# [Written problem]
Begin with the line containing "The Blender code" and end with the line containing "return tail +"; set down that block verbatim and nothing else.

# [Records to process]
######

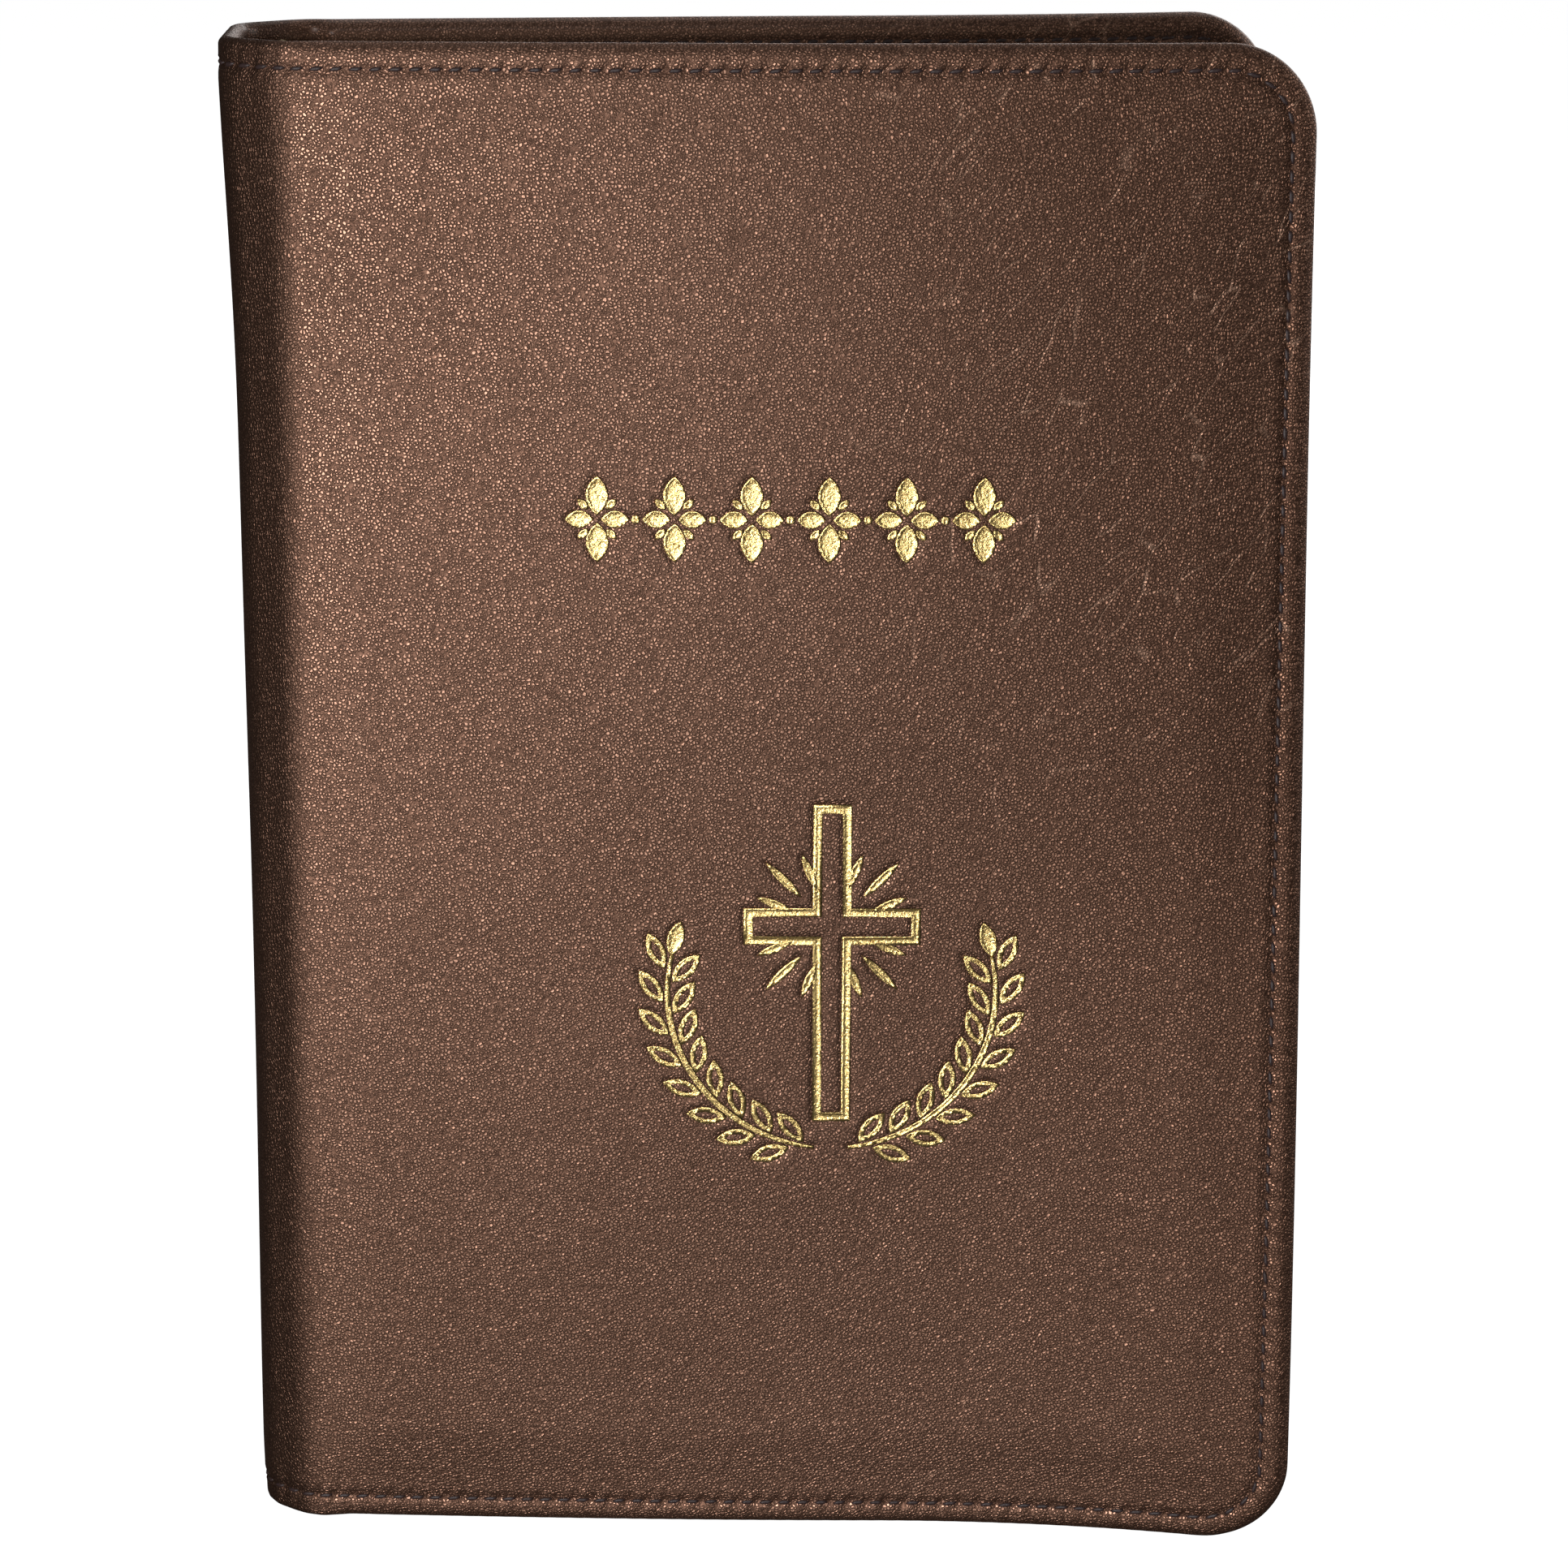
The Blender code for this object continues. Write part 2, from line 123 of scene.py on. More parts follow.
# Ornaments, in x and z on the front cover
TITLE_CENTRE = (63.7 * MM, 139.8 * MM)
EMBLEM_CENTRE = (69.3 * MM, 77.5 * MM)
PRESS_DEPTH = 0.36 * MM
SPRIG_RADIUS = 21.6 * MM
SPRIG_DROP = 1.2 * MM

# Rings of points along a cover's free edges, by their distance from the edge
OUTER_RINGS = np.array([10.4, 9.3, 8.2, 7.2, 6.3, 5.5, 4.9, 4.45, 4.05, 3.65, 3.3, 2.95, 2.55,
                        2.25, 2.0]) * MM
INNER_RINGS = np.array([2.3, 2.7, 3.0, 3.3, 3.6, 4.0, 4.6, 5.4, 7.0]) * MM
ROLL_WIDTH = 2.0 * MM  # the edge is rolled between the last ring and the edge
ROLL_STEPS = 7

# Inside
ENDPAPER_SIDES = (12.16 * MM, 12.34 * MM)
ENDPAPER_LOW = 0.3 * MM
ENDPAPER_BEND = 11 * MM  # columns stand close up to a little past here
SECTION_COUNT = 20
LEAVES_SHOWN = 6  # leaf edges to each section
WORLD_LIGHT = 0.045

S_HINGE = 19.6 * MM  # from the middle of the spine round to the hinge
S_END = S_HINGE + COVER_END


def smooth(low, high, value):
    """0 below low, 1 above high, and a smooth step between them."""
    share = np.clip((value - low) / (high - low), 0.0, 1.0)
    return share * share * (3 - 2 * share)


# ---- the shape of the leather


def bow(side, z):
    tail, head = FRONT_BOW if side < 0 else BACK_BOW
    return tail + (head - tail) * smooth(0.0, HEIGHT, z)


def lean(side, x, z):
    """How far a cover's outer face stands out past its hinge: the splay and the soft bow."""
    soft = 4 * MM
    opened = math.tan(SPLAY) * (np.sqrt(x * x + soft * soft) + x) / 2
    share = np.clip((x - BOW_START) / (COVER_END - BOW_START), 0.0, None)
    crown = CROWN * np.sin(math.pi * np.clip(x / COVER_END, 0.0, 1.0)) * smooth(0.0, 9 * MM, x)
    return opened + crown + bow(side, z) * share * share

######

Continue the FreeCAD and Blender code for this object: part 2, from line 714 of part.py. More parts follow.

######

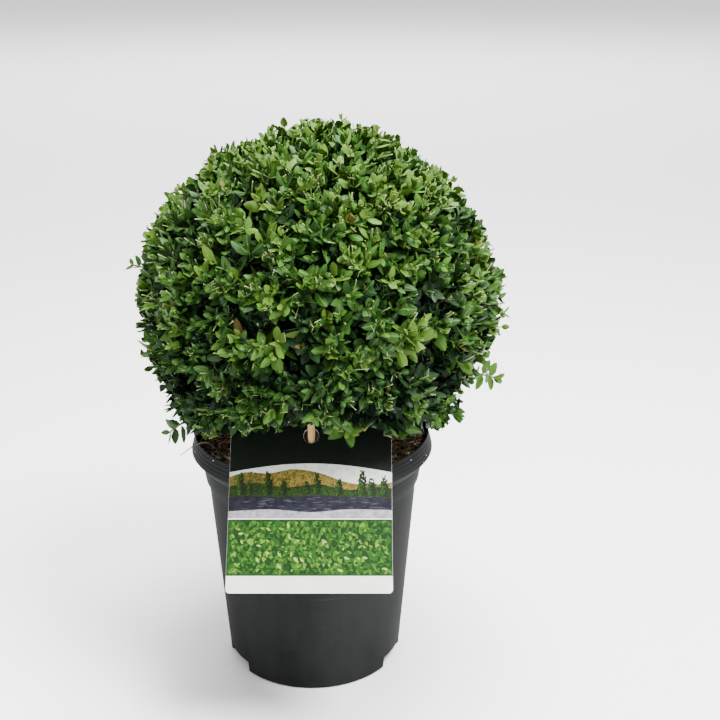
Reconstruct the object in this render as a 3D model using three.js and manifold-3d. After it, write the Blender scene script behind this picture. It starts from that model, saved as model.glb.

######

# [Response]
The Blender code for this object continues. Write part 2, from line 123 of scene.py on. More parts follow.
# Ornaments, in x and z on the front cover
TITLE_CENTRE = (63.7 * MM, 139.8 * MM)
EMBLEM_CENTRE = (69.3 * MM, 77.5 * MM)
PRESS_DEPTH = 0.36 * MM
SPRIG_RADIUS = 21.6 * MM
SPRIG_DROP = 1.2 * MM

# Rings of points along a cover's free edges, by their distance from the edge
OUTER_RINGS = np.array([10.4, 9.3, 8.2, 7.2, 6.3, 5.5, 4.9, 4.45, 4.05, 3.65, 3.3, 2.95, 2.55,
                        2.25, 2.0]) * MM
INNER_RINGS = np.array([2.3, 2.7, 3.0, 3.3, 3.6, 4.0, 4.6, 5.4, 7.0]) * MM
ROLL_WIDTH = 2.0 * MM  # the edge is rolled between the last ring and the edge
ROLL_STEPS = 7

# Inside
ENDPAPER_SIDES = (12.16 * MM, 12.34 * MM)
ENDPAPER_LOW = 0.3 * MM
ENDPAPER_BEND = 11 * MM  # columns stand close up to a little past here
SECTION_COUNT = 20
LEAVES_SHOWN = 6  # leaf edges to each section
WORLD_LIGHT = 0.045

S_HINGE = 19.6 * MM  # from the middle of the spine round to the hinge
S_END = S_HINGE + COVER_END


def smooth(low, high, value):
    """0 below low, 1 above high, and a smooth step between them."""
    share = np.clip((value - low) / (high - low), 0.0, 1.0)
    return share * share * (3 - 2 * share)


# ---- the shape of the leather


def bow(side, z):
    tail, head = FRONT_BOW if side < 0 else BACK_BOW
    return tail + (head - tail) * smooth(0.0, HEIGHT, z)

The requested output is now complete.